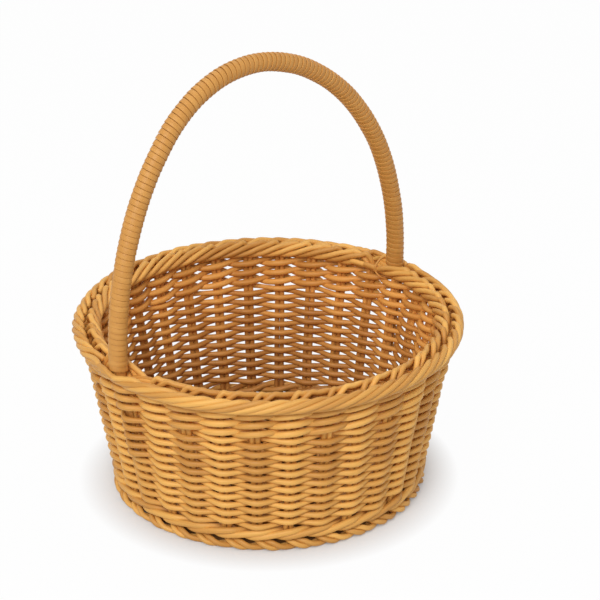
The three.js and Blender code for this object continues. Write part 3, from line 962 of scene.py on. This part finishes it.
# the hoop's middle line from its right leg to its left
def hoopPoints(legHeights):
    reach, offset = basket["legReach"], basket["legOffset"]
    points = [Vector((reach, offset, height)) for height in legHeights]
    for i in range(handle["archSteps"] + 1):
        angle = math.pi * i / handle["archSteps"]
        x = reach * math.cos(angle) - handle["skew"] * math.sin(angle) ** handle["skewPower"]
        height = handle["archCentre"] + (handle["archTop"] - handle["archCentre"]) * math.sin(angle)
        points.append(Vector((x, offset, height)))
    return points + [Vector((-reach, offset, height)) for height in reversed(legHeights)]


def makeHandleCore():
    core = handle["coreRadius"]
    flat = (handle["tongueWidth"] / 2, handle["tongueThickness"] / 2, handle["ridgeDepth"])
    right, left = ([(tonguePoint(way, height), *flat) for height in handle["tongueHeights"]]
                   for way in (1, -1))
    whole = right + [(p, core, core, 0.0) for p in hoopPoints(handle["legHeights"])] + left[::-1]
    points, faces, places = [], [], []
    corners = handle["corners"]
    travelled = 0.0
    for i, (middle, across, deep, ridged) in enumerate(whole):
        before = whole[max(i - 1, 0)][0]
        along = (whole[min(i + 1, len(whole) - 1)][0] - before).normalized()
        outward = Vector((along.z, 0, -along.x))
        travelled += (middle - before).length
        for j in range(corners):
            angle = 2 * math.pi * j / corners
            ridge = 1 - ridged * (1 - abs(math.sin(handle["ridges"] * angle)))
            sideways = across * math.cos(angle)
            out = deep * math.sin(angle) * ridge
            points.append(middle + Vector((0, sideways, 0)) + outward * out)
            places += [sideways, out, travelled]
    rings = len(whole)
    for i in range(rings - 1):
        for j in range(corners):
            following = (j + 1) % corners
            faces.append((i * corners + j, (i + 1) * corners + j,
                          (i + 1) * corners + following, i * corners + following))
    faces.append(tuple(range(corners)))
    faces.append(tuple(reversed(range((rings - 1) * corners, rings * corners))))
    mesh = bpy.data.meshes.new("handle_core_cane")
    mesh.from_pydata([tuple(p) for p in points], [], faces)
    mesh.attributes.new("grain", "FLOAT_VECTOR", "POINT").data.foreach_set("vector", places)
    addNumbers(mesh, "tint", [handle["coreTint"]] * len(points))
    mesh.shade_smooth()
    mesh.materials.append(innerMaterial)
    keepPiece(newObject("handle_core_cane", mesh), ["handle_core"])


def makeHandleRibbon():
    guide = makeGuide("handle_ribbon", [{"points": hoopPoints((handle["ribbonFoot"], basket["rimTop"]))}])
    thickness = handle["ribbonThickness"]
    piece = drawPiece(guide, ribbonTree, {
        "Pitch": handle["ribbonPitch"], "Width": handle["ribbonWidth"], "Thickness": thickness,
        "Winding Radius": handle["coreRadius"] + handle["ribbonGap"] + thickness / 2,
        "Steps In A Turn": handle["stepsInATurn"], "Edge Radius": handle["ribbonEdge"],
        "Overlap Slope": handle["overlapSlope"], "Wobble": basket["wobble"],
        "Wobble Size": basket["wobbleSize"], "Material": ribbonMaterial,
    })
    keepPiece(piece, ["handle_wrap"])
    tail = handle["tail"]
    points = [polar(radius, turn * spacing, height) for turn, radius, height in tail["route"]]
    sizes = {"Diameter": tail["diameter"], "Steps Between Points": 6, "Wobble": 0.0, "Own Wobble": 0.0}
    makeCanes("handle_ribbon_tail", [{"points": points}], sizes, ribbonMaterial, ["handle_wrap"])


makeHandleCore()
makeHandleRibbon()
print("handle made")


# floor, light and camera

studio = {
    "floorSize": 12.0,
    "floorColour": (0.72, 0.72, 0.72),
    "floorRoughness": 0.9,
    "floorShine": 0.1,
    "floorPaintedShade": (0.2, 0.1, 0.035),  # painted shade: a dark brown disc under the basket, seen through the foot and the base
    "paintedShadeRadii": (0.1135, 0.12),  # the radii between which the painted shade ends
    "floorWhitening": 0.97,
    "floorShade": (0.112, 0.15),  # the radii between which the whitening sets in
    "skyStrength": 0.4,
    "lamps": (
        ("key", (-1.6, -1.0, 1.75), 1.3, 41.0),  # place, width, watts
        ("fill", (1.4, -1.2, 1.0), 1.6, 3.5),
        ("top", (0.2, 0.5, 2.2), 1.6, 9.0),
    ),
}
camera = {
    "azimuth": -40.8,
    "elevation": 27.5,
    "distance": 1.7,
    "target": (0, 0, 0.07),
    "aimRight": 0.025,
    "aimUp": 0.0718,
    "lens": 130.7,
    "clipEnd": 50,
}


# 1 where the camera sees a surface itself, in a gloss or through glass
def seenDirectly(tree):
    path = addNode(tree, "ShaderNodeLightPath").outputs
    mirrored = calculate(tree, "MAXIMUM", path["Is Glossy Ray"], path["Is Transmission Ray"])
    return calculate(tree, "MAXIMUM", path["Is Camera Ray"], mirrored)


def makeFloor():
    half = studio["floorSize"] / 2
    mesh = bpy.data.meshes.new("floor")
    corners = [(-half, -half, 0), (half, -half, 0), (half, half, 0), (-half, half, 0)]
    mesh.from_pydata(corners, [], [(0, 1, 2, 3)])
    material = bpy.data.materials.new("floor")
    material.use_nodes = True
    tree = material.node_tree
    shader = tree.nodes["Principled BSDF"]
    shader.inputs["Roughness"].default_value = studio["floorRoughness"]
    shader.inputs["Specular IOR Level"].default_value = studio["floorShine"]
    white = addNode(tree, "ShaderNodeEmission", {"Color": (1, 1, 1, 1), "Strength": 1.0}).outputs[0]
    away = vectorLength(tree, addNode(tree, "ShaderNodeTexCoord").outputs["Object"])
    # painted shade: the floor is dark brown under the basket, up to these radii
    outside = mapRange(tree, away, *studio["paintedShadeRadii"])
    colour = mixColour(tree, outside, (*studio["floorPaintedShade"], 1), (*studio["floorColour"], 1))
    tree.links.new(colour, shader.inputs["Base Color"])
    whitening = mapRange(tree, away, *studio["floorShade"], 0.0, studio["floorWhitening"])
    share = calculate(tree, "MULTIPLY", seenDirectly(tree), whitening)
    mixed = addNode(tree, "ShaderNodeMixShader", {0: share, 1: shader.outputs[0], 2: white}).outputs[0]
    tree.links.new(mixed, tree.nodes["Material Output"].inputs["Surface"])
    mesh.materials.append(material)
    floor = newObject("floor", mesh)


def makeSky():
    world = bpy.data.worlds.new("studio")
    bpy.context.scene.world = world
    world.use_nodes = True
    tree = world.node_tree
    sky = tree.nodes["Background"]
    sky.inputs["Color"].default_value = (1, 1, 1, 1)
    strength = mapRange(tree, seenDirectly(tree), 0.0, 1.0, studio["skyStrength"], 1.0)
    tree.links.new(strength, sky.inputs["Strength"])


def turnTo(thing, target):
    thing.rotation_mode = "QUATERNION"
    thing.rotation_quaternion = (target - thing.location).to_track_quat("-Z", "Y")


def makeLamps():
    for name, place, size, power in studio["lamps"]:
        light = bpy.data.lights.new(name, "AREA")
        light.size = size
        light.energy = power
        lamp = newObject(name, light)
        lamp.location = place
        turnTo(lamp, Vector(camera["target"]))


def makeCamera():
    azimuth = math.radians(camera["azimuth"])
    elevation = math.radians(camera["elevation"])
    level = math.cos(elevation)
    back = Vector((math.sin(azimuth) * level, -math.cos(azimuth) * level, math.sin(elevation)))
    right = Vector((math.cos(azimuth), math.sin(azimuth), 0))
    target = Vector(camera["target"])
    data = bpy.data.cameras.new("camera")
    data.lens = camera["lens"]
    data.clip_end = camera["clipEnd"]
    eye = newObject("camera", data)
    eye.location = target + back * camera["distance"]
    turnTo(eye, target + right * camera["aimRight"] + back.cross(right) * camera["aimUp"])
    bpy.context.scene.camera = eye


makeFloor()
makeSky()
makeLamps()
makeCamera()
bpy.context.scene.view_settings.view_transform = "Standard"
print("studio made")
= = =
_Goal of the exercise_
Print the material above verbatim, first line through the line containing "return points +", both included.

_Correct output_
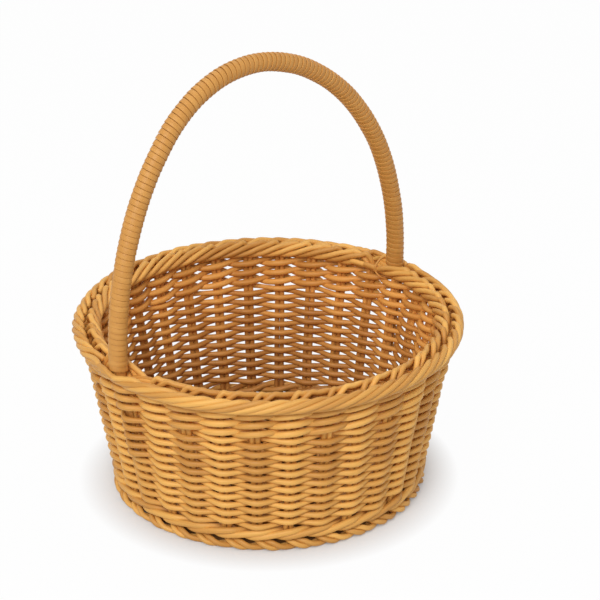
The three.js and Blender code for this object continues. Write part 3, from line 962 of scene.py on. This part finishes it.
# the hoop's middle line from its right leg to its left
def hoopPoints(legHeights):
    reach, offset = basket["legReach"], basket["legOffset"]
    points = [Vector((reach, offset, height)) for height in legHeights]
    for i in range(handle["archSteps"] + 1):
        angle = math.pi * i / handle["archSteps"]
        x = reach * math.cos(angle) - handle["skew"] * math.sin(angle) ** handle["skewPower"]
        height = handle["archCentre"] + (handle["archTop"] - handle["archCentre"]) * math.sin(angle)
        points.append(Vector((x, offset, height)))
    return points + [Vector((-reach, offset, height)) for height in reversed(legHeights)]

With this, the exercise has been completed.